→ Collected material:
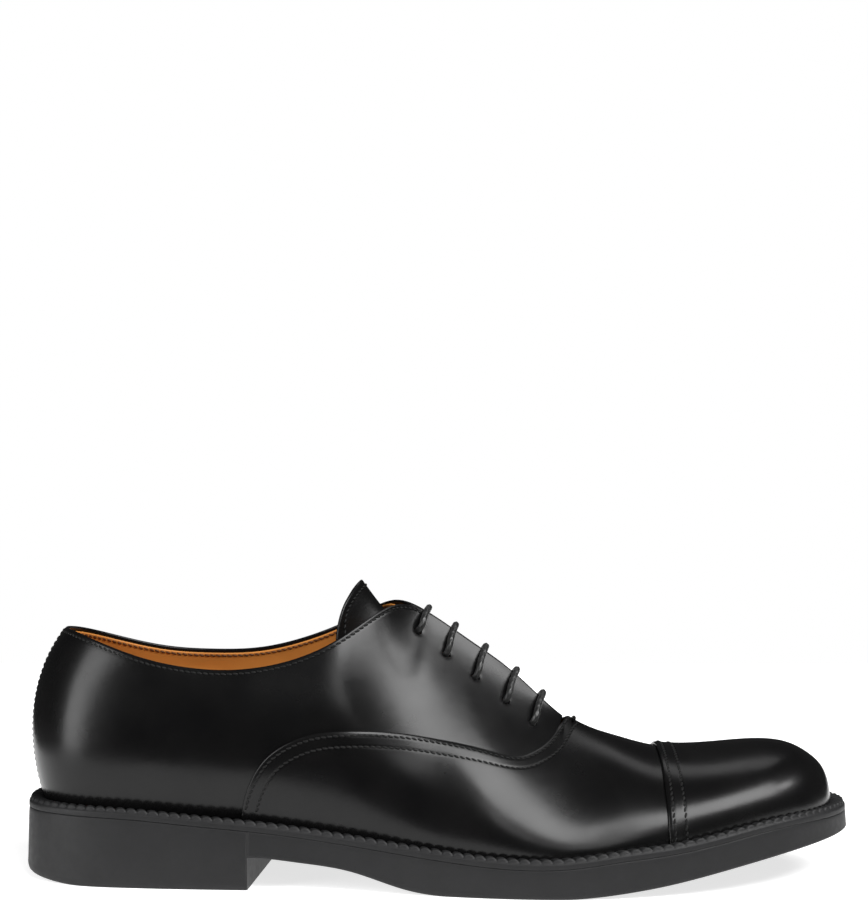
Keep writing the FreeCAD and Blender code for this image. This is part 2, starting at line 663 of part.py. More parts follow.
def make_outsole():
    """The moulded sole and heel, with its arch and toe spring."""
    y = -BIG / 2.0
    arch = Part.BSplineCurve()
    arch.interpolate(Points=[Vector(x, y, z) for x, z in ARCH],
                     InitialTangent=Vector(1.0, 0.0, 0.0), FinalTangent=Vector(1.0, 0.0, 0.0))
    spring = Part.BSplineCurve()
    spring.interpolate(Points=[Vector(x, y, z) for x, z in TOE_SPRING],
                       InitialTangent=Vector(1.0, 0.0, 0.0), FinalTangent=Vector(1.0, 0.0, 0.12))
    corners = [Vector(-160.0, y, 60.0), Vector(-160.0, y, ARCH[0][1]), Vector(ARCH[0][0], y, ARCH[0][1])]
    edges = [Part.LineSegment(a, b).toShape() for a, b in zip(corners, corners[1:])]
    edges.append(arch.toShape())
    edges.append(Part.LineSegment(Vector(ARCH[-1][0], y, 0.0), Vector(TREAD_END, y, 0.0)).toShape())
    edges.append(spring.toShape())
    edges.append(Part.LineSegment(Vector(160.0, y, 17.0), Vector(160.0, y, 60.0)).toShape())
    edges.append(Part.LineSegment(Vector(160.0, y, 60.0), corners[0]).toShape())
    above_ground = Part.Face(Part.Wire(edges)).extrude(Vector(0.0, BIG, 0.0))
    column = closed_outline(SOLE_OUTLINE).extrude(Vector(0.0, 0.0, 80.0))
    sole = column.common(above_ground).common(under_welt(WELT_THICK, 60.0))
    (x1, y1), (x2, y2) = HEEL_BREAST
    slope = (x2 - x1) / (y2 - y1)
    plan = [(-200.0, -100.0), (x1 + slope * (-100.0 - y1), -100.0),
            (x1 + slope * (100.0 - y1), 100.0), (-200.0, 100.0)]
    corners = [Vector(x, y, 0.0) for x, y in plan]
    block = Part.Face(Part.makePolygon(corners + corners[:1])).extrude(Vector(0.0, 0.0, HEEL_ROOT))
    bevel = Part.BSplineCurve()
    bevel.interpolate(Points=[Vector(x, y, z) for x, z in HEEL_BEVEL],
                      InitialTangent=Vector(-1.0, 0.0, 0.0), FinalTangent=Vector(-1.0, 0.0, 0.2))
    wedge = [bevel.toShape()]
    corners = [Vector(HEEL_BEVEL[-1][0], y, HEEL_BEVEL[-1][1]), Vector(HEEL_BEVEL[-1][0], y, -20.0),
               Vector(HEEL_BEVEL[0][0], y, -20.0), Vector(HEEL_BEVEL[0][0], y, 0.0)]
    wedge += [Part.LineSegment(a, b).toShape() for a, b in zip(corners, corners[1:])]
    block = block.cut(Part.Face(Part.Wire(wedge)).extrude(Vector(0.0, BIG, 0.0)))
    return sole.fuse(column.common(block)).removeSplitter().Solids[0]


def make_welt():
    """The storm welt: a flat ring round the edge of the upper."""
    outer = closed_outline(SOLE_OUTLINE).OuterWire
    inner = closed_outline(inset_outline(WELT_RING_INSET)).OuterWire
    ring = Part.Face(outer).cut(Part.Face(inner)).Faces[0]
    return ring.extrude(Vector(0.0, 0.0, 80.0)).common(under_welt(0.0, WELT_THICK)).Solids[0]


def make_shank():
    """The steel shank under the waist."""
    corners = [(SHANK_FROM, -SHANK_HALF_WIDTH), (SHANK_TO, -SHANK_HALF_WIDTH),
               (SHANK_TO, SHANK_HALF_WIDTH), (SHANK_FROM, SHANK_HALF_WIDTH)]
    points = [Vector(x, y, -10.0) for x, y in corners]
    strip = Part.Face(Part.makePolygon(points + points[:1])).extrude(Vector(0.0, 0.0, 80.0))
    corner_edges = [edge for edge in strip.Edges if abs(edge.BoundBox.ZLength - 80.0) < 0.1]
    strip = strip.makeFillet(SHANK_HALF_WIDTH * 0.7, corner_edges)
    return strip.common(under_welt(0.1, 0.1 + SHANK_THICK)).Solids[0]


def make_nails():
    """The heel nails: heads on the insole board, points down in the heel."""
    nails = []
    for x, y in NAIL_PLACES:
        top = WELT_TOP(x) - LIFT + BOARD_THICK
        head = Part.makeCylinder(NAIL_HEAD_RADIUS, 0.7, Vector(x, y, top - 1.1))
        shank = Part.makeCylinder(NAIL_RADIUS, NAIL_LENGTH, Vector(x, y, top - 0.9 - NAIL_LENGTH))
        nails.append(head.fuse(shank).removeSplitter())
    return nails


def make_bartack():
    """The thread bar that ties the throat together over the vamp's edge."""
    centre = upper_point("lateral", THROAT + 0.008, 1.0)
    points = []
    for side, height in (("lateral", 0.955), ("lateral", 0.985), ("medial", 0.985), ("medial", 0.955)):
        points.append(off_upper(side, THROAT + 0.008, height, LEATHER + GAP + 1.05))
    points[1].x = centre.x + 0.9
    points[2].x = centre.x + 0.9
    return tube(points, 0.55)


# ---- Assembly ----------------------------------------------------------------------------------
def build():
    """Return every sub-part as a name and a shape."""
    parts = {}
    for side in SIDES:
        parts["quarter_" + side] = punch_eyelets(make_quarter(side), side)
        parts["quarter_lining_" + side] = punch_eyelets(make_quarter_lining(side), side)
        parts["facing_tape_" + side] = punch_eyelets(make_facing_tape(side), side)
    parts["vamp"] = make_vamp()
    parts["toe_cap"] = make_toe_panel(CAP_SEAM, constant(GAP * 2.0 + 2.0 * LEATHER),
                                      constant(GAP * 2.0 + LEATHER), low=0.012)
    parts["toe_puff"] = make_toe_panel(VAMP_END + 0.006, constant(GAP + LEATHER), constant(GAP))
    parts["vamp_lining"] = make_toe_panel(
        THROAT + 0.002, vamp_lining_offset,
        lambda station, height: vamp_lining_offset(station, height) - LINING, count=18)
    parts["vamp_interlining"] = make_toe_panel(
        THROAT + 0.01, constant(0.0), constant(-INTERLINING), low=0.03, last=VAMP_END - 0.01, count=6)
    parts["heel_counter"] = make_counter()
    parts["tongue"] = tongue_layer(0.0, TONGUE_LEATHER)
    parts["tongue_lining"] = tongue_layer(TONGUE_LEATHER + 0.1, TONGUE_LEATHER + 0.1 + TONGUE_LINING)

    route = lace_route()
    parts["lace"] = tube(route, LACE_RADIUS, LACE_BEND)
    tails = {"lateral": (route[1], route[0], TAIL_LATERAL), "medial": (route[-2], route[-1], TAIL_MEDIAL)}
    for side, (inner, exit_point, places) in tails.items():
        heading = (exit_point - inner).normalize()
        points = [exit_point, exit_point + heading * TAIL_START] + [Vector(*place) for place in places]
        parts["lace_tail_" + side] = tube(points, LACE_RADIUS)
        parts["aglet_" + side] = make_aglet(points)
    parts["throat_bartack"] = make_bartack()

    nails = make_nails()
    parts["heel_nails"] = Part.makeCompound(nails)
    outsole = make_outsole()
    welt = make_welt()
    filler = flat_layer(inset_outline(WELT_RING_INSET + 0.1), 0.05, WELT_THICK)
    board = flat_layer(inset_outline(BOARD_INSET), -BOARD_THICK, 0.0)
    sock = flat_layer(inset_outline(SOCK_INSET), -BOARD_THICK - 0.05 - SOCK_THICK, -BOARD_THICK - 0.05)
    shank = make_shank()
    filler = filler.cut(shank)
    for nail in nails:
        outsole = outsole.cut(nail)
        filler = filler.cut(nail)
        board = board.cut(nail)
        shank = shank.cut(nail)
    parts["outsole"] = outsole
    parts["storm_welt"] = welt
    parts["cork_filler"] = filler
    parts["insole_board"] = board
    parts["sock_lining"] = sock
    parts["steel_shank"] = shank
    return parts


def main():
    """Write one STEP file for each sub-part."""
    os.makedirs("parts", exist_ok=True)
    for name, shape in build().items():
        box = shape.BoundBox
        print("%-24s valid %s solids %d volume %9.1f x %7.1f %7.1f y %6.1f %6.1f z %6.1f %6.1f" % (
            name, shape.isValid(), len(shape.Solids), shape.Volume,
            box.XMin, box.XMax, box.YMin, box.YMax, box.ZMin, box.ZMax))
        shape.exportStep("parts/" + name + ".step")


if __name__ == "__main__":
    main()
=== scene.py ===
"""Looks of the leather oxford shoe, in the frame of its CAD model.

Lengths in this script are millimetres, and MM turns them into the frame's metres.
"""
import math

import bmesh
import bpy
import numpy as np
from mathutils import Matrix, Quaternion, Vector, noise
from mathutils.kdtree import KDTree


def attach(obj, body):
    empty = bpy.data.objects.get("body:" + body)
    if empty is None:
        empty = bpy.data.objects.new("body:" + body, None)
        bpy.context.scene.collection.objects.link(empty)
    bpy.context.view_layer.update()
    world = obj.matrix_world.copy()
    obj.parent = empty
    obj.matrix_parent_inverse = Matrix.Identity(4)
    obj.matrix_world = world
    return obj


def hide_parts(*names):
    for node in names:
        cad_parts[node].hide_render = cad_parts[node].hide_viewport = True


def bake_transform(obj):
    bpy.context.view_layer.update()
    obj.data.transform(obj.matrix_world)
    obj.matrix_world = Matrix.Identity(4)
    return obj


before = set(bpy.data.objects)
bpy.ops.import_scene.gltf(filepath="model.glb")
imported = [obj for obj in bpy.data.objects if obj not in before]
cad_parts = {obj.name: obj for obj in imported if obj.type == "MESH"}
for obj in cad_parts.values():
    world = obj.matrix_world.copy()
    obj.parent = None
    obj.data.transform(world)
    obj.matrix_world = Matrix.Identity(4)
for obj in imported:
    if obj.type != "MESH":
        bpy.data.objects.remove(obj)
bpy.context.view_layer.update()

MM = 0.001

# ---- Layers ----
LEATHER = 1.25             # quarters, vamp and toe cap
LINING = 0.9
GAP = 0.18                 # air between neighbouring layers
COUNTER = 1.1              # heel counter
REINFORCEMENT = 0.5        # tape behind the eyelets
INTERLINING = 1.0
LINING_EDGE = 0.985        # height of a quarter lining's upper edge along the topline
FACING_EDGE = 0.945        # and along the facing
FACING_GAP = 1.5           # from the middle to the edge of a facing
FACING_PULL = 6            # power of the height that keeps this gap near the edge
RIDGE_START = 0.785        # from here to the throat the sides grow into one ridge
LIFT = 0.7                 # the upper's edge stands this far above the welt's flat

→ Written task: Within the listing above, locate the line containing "shank = make_shank()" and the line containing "imported = [obj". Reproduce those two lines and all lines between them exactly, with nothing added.

→ Answer to the exercise:
    shank = make_shank()
    filler = filler.cut(shank)
    for nail in nails:
        outsole = outsole.cut(nail)
        filler = filler.cut(nail)
        board = board.cut(nail)
        shank = shank.cut(nail)
    parts["outsole"] = outsole
    parts["storm_welt"] = welt
    parts["cork_filler"] = filler
    parts["insole_board"] = board
    parts["sock_lining"] = sock
    parts["steel_shank"] = shank
    return parts


def main():
    """Write one STEP file for each sub-part."""
    os.makedirs("parts", exist_ok=True)
    for name, shape in build().items():
        box = shape.BoundBox
        print("%-24s valid %s solids %d volume %9.1f x %7.1f %7.1f y %6.1f %6.1f z %6.1f %6.1f" % (
            name, shape.isValid(), len(shape.Solids), shape.Volume,
            box.XMin, box.XMax, box.YMin, box.YMax, box.ZMin, box.ZMax))
        shape.exportStep("parts/" + name + ".step")


if __name__ == "__main__":
    main()
=== scene.py ===
"""Looks of the leather oxford shoe, in the frame of its CAD model.

Lengths in this script are millimetres, and MM turns them into the frame's metres.
"""
import math

import bmesh
import bpy
import numpy as np
from mathutils import Matrix, Quaternion, Vector, noise
from mathutils.kdtree import KDTree


def attach(obj, body):
    empty = bpy.data.objects.get("body:" + body)
    if empty is None:
        empty = bpy.data.objects.new("body:" + body, None)
        bpy.context.scene.collection.objects.link(empty)
    bpy.context.view_layer.update()
    world = obj.matrix_world.copy()
    obj.parent = empty
    obj.matrix_parent_inverse = Matrix.Identity(4)
    obj.matrix_world = world
    return obj


def hide_parts(*names):
    for node in names:
        cad_parts[node].hide_render = cad_parts[node].hide_viewport = True


def bake_transform(obj):
    bpy.context.view_layer.update()
    obj.data.transform(obj.matrix_world)
    obj.matrix_world = Matrix.Identity(4)
    return obj


before = set(bpy.data.objects)
bpy.ops.import_scene.gltf(filepath="model.glb")
imported = [obj for obj in bpy.data.objects if obj not in before]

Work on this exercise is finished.